Government announces emergency climate adaptation programme

Clean Energy Wire

Germany's environment ministry has launched a plan for immediate action on climate change adaptation. In a press release, the ministry said it will be supporting municipalities around the country with funding, building expertise, providing tailored advice and educating citizens. "Many municipalities have already begun to adapt infrastructure and society at the local level to future climatic conditions,” minister Steffi Lemke said. “They are therefore key players in the adaptation process." Measaures under the programme for example include a mentoring programme for adaptation managers, better protection of at-risk groups, better protection against heat through heat action plans, and they enable municipalities to hire specialists to develop adaptation concepts on site and help with their implementation. "With the Emergency Climate Adaptation Programme, we are taking the first, urgently needed step," Lemke said, adding that he latest IPCC report had reinforced the need for immediate action on adaptation . Further steps will follow in the shape of a Climate Adaptation Act, a new, precautionary adaptation strategy and a National Water Strategy and a Natural Climate Action Programme.

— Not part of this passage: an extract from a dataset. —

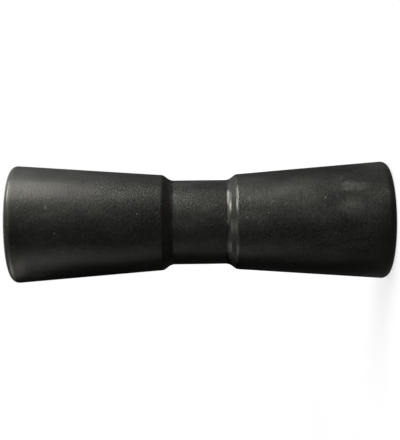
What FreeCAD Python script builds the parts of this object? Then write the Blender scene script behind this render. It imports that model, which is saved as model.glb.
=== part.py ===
import FreeCAD, Part

import math
import os

# Keel roller for a boat trailer: one moulded body of solid rubber that turns on a pin.
# It stands on one flat end. The axis is +Z, and the origin is the centre of the lower end face.
# All sizes are in millimetres.

# Whole roller. The end diameter is the cone's where it meets the end face, before the rim is rounded.
length = 200.0
end_diameter = 62.8
rim_radius = 3.8

# Waist, the plain stretch in the middle that the keel runs on
waist_diameter = 44.8
waist_length = 30.6

# Steps, the two rises from the waist to the cones, each with a rounded foot and a rounded shoulder
step_height = 3.0
step_length = 4.0
foot_radius = 5.0
shoulder_radius = 3.0

# Bore, from end to end, and the pin that goes through it. The clearance is on the diameter.
pin_diameter = 16.0
pin_clearance = 1.0
bore_chamfer = 1.0


def outline_corners():
    """The half section's corners as radius, height and rounding, round the section from the lower bore edge."""
    end = end_diameter / 2
    waist = waist_diameter / 2
    shoulder = waist + step_height
    bore = (pin_diameter + pin_clearance) / 2
    middle = length / 2
    foot_height = waist_length / 2
    shoulder_height = foot_height + step_length
    return [
        (bore + bore_chamfer, 0, 0),
        (end, 0, rim_radius),
        (shoulder, middle - shoulder_height, shoulder_radius),
        (waist, middle - foot_height, foot_radius),
        (waist, middle + foot_height, foot_radius),
        (shoulder, middle + shoulder_height, shoulder_radius),
        (end, length, rim_radius),
        (bore + bore_chamfer, length, 0),
        (bore, length - bore_chamfer, 0),
        (bore, bore_chamfer, 0),
    ]


def rounded_section(corners):
    """A face in the XZ plane with straight sides and an arc at each rounded corner."""
    points = [FreeCAD.Vector(radius, 0, height) for radius, height, rounding in corners]
    count = len(points)
    to_last = [(points[k - 1] - points[k]).normalize() for k in range(count)]
    to_next = [(points[(k + 1) % count] - points[k]).normalize() for k in range(count)]
    half_angle = [to_last[k].getAngle(to_next[k]) / 2 for k in range(count)]
    reach = [corners[k][2] / math.tan(half_angle[k]) for k in range(count)]

    # Two roundings that share a side too short for both are drawn in until they just meet
    share = [1.0] * count
    for k in range(count):
        after = (k + 1) % count
        side = points[k].distanceToPoint(points[after])
        if reach[k] + reach[after] > side:
            fits = side / (reach[k] + reach[after])
            share[k] = min(share[k], fits)
            share[after] = min(share[after], fits)

    edges = []
    starts = [points[k] + to_last[k] * (reach[k] * share[k]) for k in range(count)]
    ends = [points[k] + to_next[k] * (reach[k] * share[k]) for k in range(count)]
    for k in range(count):
        if reach[k] > 0:
            radius = reach[k] * share[k] * math.tan(half_angle[k])
            inwards = (to_last[k] + to_next[k]).normalize()
            on_arc = points[k] + inwards * (radius / math.sin(half_angle[k]) - radius)
            edges.append(Part.Arc(starts[k], on_arc, ends[k]).toShape())
        after = (k + 1) % count
        if ends[k].distanceToPoint(starts[after]) > Part.Precision.confusion():
            edges.append(Part.LineSegment(ends[k], starts[after]).toShape())
    return Part.Face(Part.Wire(edges))


def roller():
    """The whole roller: its half section, turned once round the axis."""
    section = rounded_section(outline_corners())
    return section.revolve(FreeCAD.Vector(0, 0, 0), FreeCAD.Vector(0, 0, 1), 360)


os.makedirs("parts", exist_ok=True)
roller().exportStep("parts/roller.step")
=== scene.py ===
import math

import bmesh
import bpy
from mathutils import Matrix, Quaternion, Vector


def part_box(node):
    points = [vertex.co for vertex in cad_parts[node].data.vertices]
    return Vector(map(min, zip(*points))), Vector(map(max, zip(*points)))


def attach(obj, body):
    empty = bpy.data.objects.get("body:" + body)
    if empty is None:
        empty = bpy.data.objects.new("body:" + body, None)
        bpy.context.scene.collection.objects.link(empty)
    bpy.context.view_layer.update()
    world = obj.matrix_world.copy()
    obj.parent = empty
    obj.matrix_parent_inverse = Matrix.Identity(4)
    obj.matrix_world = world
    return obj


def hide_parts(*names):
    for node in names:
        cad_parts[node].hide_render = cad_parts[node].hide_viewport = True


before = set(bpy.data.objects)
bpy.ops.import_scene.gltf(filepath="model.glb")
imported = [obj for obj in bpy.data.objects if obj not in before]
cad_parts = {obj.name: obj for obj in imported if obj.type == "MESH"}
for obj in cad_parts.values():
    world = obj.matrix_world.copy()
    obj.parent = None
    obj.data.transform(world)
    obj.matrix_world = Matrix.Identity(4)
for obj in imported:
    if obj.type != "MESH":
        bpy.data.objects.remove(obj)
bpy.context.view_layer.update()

# Roller
# One moulding of solid black rubber: two cones, a rounded step at the foot of each, a plain waist
# between them and a bore for the bracket's pin. It stands on one of its flat ends.
roller_low, roller_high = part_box("roller")
roller_length = roller_high.z - roller_low.z
end_radius = 0.03139
shoulder_radius = 0.0254
waist_radius = 0.0224
half_waist = 0.0153
step_length = 0.0040
bore_radius = 0.0085
bore_chamfer = 0.001
middle = roller_length / 2
half_cones = half_waist + step_length
turns = 256
rounding_segments = 14
cone_cuts = 15
sharp_edge = math.radians(30)

# Each ring where the section turns, as its radius and height, with the rounding that runs on to both sides
rings = [
    (end_radius, 0.0, 0.0038),
    (shoulder_radius, middle - half_cones, 0.0030),
    (waist_radius, middle - half_waist, 0.0050),
    (waist_radius, middle + half_waist, 0.0050),
    (shoulder_radius, middle + half_cones, 0.0030),
    (end_radius, roller_length, 0.0038),
]
bore_rings = [
    (bore_radius + bore_chamfer, roller_length),
    (bore_radius, roller_length - bore_chamfer),
    (bore_radius, bore_chamfer),
    (bore_radius + bore_chamfer, 0.0),
]

mesh = bmesh.new()
corners = [Vector((radius, 0, height)) for radius, height, rounding in rings]
corners += [Vector((radius, 0, height)) for radius, height in bore_rings]
section = [mesh.verts.new(corner) for corner in corners]
sides = [mesh.edges.new((section[k - 1], section[k])) for k in range(len(section))]
bmesh.ops.spin(mesh, geom=section + sides, cent=(0, 0, 0), axis=(0, 0, 1), angle=math.tau,
               steps=turns, use_merge=True)
bmesh.ops.remove_doubles(mesh, verts=mesh.verts, dist=1e-6)
bmesh.ops.recalc_face_normals(mesh, faces=mesh.faces)
for k, (radius, height, rounding) in enumerate(rings):
    to_last = (corners[k - 1] - corners[k]).normalized()
    to_next = (corners[k + 1] - corners[k]).normalized()
    reach = rounding / math.tan(to_last.angle(to_next) / 2)
    ring = [edge for edge in mesh.edges
            if all(abs(v.co.z - height) < 1e-6 and abs(v.co.xy.length - radius) < 1e-6 for v in edge.verts)]
    bmesh.ops.bevel(mesh, geom=ring, offset=reach, offset_type="OFFSET", segments=rounding_segments,
                    profile=0.5, affect="EDGES", material=-1, clamp_overlap=True)
long_edges = [edge for edge in mesh.edges if abs(edge.verts[0].co.z - edge.verts[1].co.z) > 0.02]
bmesh.ops.subdivide_edges(mesh, edges=long_edges, cuts=cone_cuts, use_grid_fill=True)
for face in mesh.faces:
    face.smooth = True
for edge in mesh.edges:
    edge.smooth = edge.calc_face_angle() < sharp_edge
roller_mesh = bpy.data.meshes.new("moulded_roller")
mesh.to_mesh(roller_mesh)
mesh.free()
moulded_roller = bpy.data.objects.new("moulded_roller", roller_mesh)
bpy.context.scene.collection.objects.link(moulded_roller)
flat_sides = moulded_roller.modifiers.new("flat_sides", "WEIGHTED_NORMAL")
flat_sides.mode = "FACE_AREA"
flat_sides.keep_sharp = True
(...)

Germany has had a climate adaptation strategy in place since 2008, but the implementation of adaptation measures has been mostly voluntary – unlike on the side of mitigation, where the Climate Action Law sets binding emissions reduction targets for each sector on the road to reaching climate neutrality by 2045. In some German states, climate adaptation is anchored in the climate action law. North-Rhine Westphalia, a state that was hit heavily by the floods during the summer of 2021, was the first to introduce a climate adaptation law.